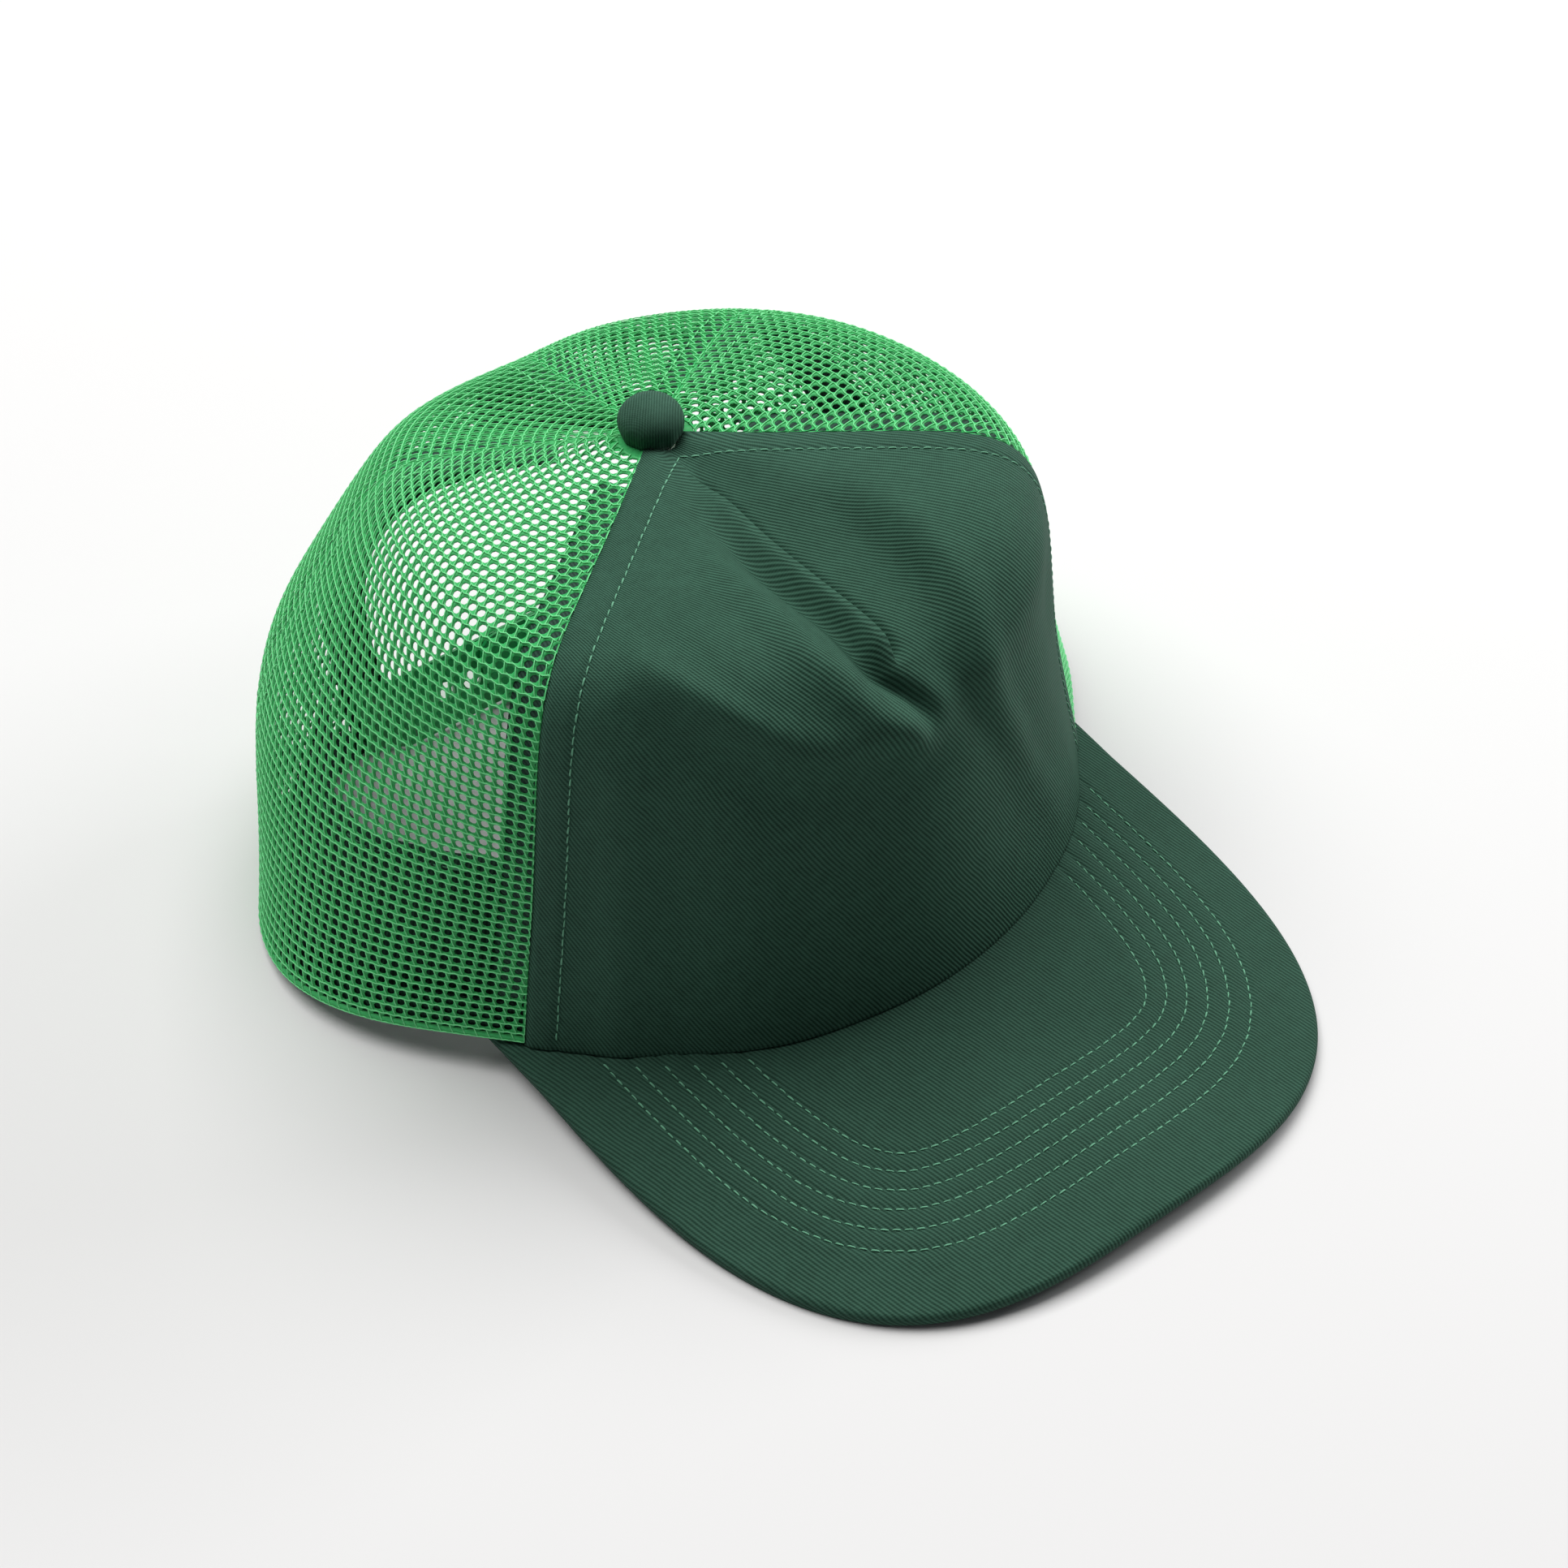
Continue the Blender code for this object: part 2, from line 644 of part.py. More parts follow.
def crown(group, cutters):
    floor_block = box_block("floor_block", (-150, -60, -20), (150, 110, 0), cutters)
    gap_cutter = opening_cutter(cutters)
    panel("front_panel", (-1, FRONT_SEAM), (1, FRONT_SEAM), FRONT_COLUMNS, group, DARK_TWILL)
    for label, side in (("left", 1), ("right", -1)):
        ends = [(side, FRONT_SEAM), (side, SIDE_SEAM)]
        beside = panel("mesh_side_" + label, *ends[::side], MESH_COLUMNS, group, GREEN_MESH)
        boolean(beside, floor_block)
        ends = [(side, SIDE_SEAM), (side, BACK_SEAM)]
        behind = panel("mesh_back_" + label, *ends[::side], MESH_COLUMNS, group, GREEN_MESH)
        boolean(behind, gap_cutter)
        boolean(behind, floor_block)
        above_hem = HEM_HEIGHT + CLEARANCE
        seam_tape("seam_tape_front_" + label, side, FRONT_SEAM,
                  rim_height(FRONT_SEAM[0]) + above_hem + 1, group)
        seam_tape("seam_tape_side_" + label, side, SIDE_SEAM,
                  rim_height(SIDE_SEAM[0]) + above_hem + 1, group)
    seam_tape("seam_tape_back", 1, BACK_SEAM, OPENING_HEIGHT + BINDING_WIDTH + 2 * CLEARANCE, group)
    opening_binding(group)
    hem(group, floor_block)
    sweatband(group)


def build():
    clear_scene()
    group = new_collection("trucker_cap")
    cutters = new_collection("cutters", hidden=True)
    crown(group, cutters)
    brim(group)
    button(group)
    strap(group)


build()
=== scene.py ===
"""Looks of the trucker mesh cap: twill, knit mesh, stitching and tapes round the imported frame."""

from math import cos, pi, radians, sin

import bpy
import numpy as np
from mathutils import Matrix, Vector


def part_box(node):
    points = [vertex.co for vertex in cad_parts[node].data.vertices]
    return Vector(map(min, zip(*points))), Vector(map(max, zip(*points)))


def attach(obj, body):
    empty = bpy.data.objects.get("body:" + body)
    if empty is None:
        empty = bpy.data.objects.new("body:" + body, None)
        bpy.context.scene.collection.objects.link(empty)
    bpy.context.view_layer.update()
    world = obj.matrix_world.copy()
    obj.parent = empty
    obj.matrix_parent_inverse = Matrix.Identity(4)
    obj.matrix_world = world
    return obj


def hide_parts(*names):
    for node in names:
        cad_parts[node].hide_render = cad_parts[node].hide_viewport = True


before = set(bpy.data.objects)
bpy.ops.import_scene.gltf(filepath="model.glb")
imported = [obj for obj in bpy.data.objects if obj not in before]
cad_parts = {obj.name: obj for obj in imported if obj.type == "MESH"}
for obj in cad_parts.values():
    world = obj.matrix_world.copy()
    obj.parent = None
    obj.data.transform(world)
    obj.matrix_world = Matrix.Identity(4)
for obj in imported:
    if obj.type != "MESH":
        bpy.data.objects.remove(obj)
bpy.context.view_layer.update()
MM = 0.001

# Crown sections in millimetres, one column for each angle round the button, as in the CAD.
STATION_ANGLES = np.array((0, 28, 55, 90, 125, 152, 180.0))
RIM_RADIUS = (106, 104.5, 103, 112, 85, 54, 46)
WAIST_RADIUS = (101, 97, 95, 100, 97, 84, 68)
SHOULDER_RADIUS = (95, 93, 88, 76, 69, 69, 60)
SHOULDER_HEIGHT = (100, 108, 107, 106, 102, 97, 100)
WAIST_HEIGHT = 45
CROWN_TOP = 106
SHOULDER_ROUND = 10
REAR_RIM_ANGLE = 120
RIM_DIP = -0.4
FRONT_SEAM = (54, 50)
SIDE_SEAM = (110, 126)
BACK_SEAM = (180, 180)
CLOTH = 0.8
TOP_T = 0.985

# Front panel: its cloth, its dart and its hem, and the columns crowded towards the dart.
FRONT_THICKNESS = 0.7
FRONT_COLUMNS = 400
FRONT_ROWS = 220
FRONT_CROWDING = 1.45
PLEAT_HEIGHT = 2.8
PLEAT_WIDTH = 4.6
CREASE_DEPTH = 3.0
CREASE_WIDTH = 0.7
LIP_REACH = 1.1
SHOULDER_LEVEL = 0.435
HEM_TUCKS = ((-0.5, -1.8), (0.2, -0.9))
HEM_RUNS = (1.6, 0.7)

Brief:
Report all lines of the data above that include the string "body".

Problem solution:
def attach(obj, body):
    empty = bpy.data.objects.get("body:" + body)
        empty = bpy.data.objects.new("body:" + body, None)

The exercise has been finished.